We all know what gimmicks are--some unique scheme to catch people's attention in one way or another. Writers have taken to relying on more than just the merit of their stories these days, using gimmicks to make them stand out in the congested market. For example, the blank book that was buzzing around the book biz recently--What Every Man Thinks About Apart From Sex--is not only a funny idea, but a clear gimmick as well.
Caryn James at The Daily Beast explores the Gimmick book in more detail:
Those live-action newspapers from the Harry Potter books and films—with moving and talking images on the page instead of old-fangled still photographs—don’t seem like a stretch today. They’re more like a prototype for the near future. Soon we’re likely to see a first-rate literary novel written expressly for the iPad or whatever higher-tech device comes next. We already have video books, cross-bred from e-books, and extra features. How can plain ink-on-paper compete with reading as an action sport?
We have entered the Age of the Stunt Novel, literary fiction that relies on gimmicks: photos splashed throughout the text, codes for your smartphone, stand-on-your-head structures, anything that screams “Look, this isn’t a boring old book.”

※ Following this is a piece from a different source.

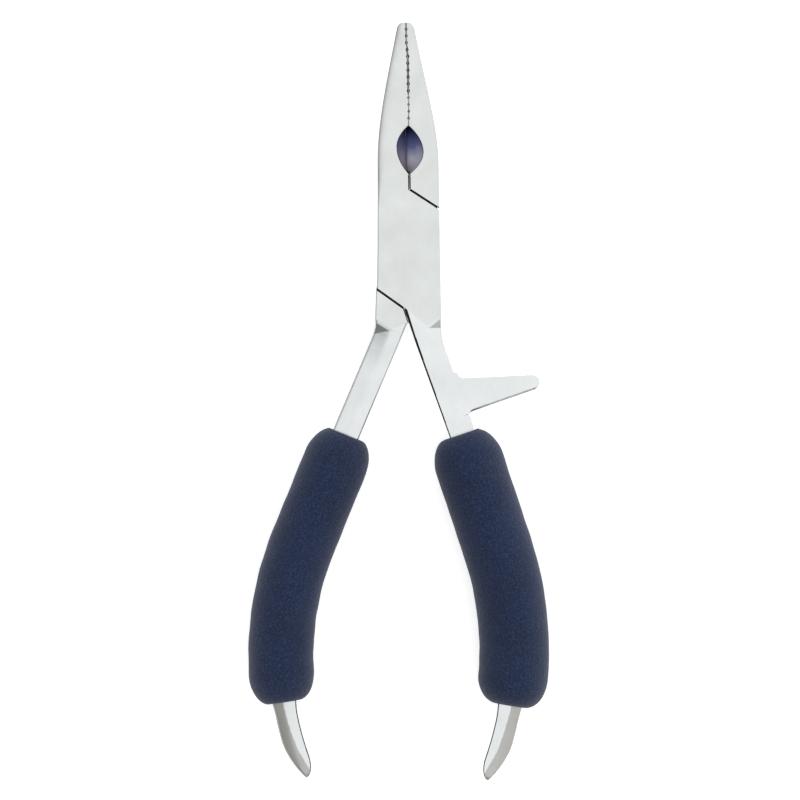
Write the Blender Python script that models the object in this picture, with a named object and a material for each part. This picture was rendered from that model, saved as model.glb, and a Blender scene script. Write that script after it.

From Joyce and Beckett through Georges Perec, playing with form is nothing new, of course. The experimental novels of the 1970s turned stunts into a new genre. In Walter Abish’s Alphabetical Africa, for one, all the words in the first chapter begin with the letter A, expanding in chapter two to include words beginning with B, and so on. What we’re seeing now doesn’t come with the same rigorous artistic principles.
The impulse behind today’s shift is partly commercial. You can’t blame frantic authors, stranded in the land of tumbling sales, closing bookstores, and miniscule e-book royalties. But the dynamic also flows, perhaps unconsciously, from the powerful influence of the Web and the way we juggle several things at once, watching online video or TV while texting or checking email and talking on the phone. That multiplicity is creeping into novels. [...]
Read the rest of the article HERE
James goes on to give an in-depth analysis of several gimmick books, asking the questions "but is it good fiction?" Some of the titles he explores are The Lover’s Dictionary by David Levithan, 13, Rue Thérèse by Elena Mauli Shapiro, and The Object of Beauty by Steve Martin.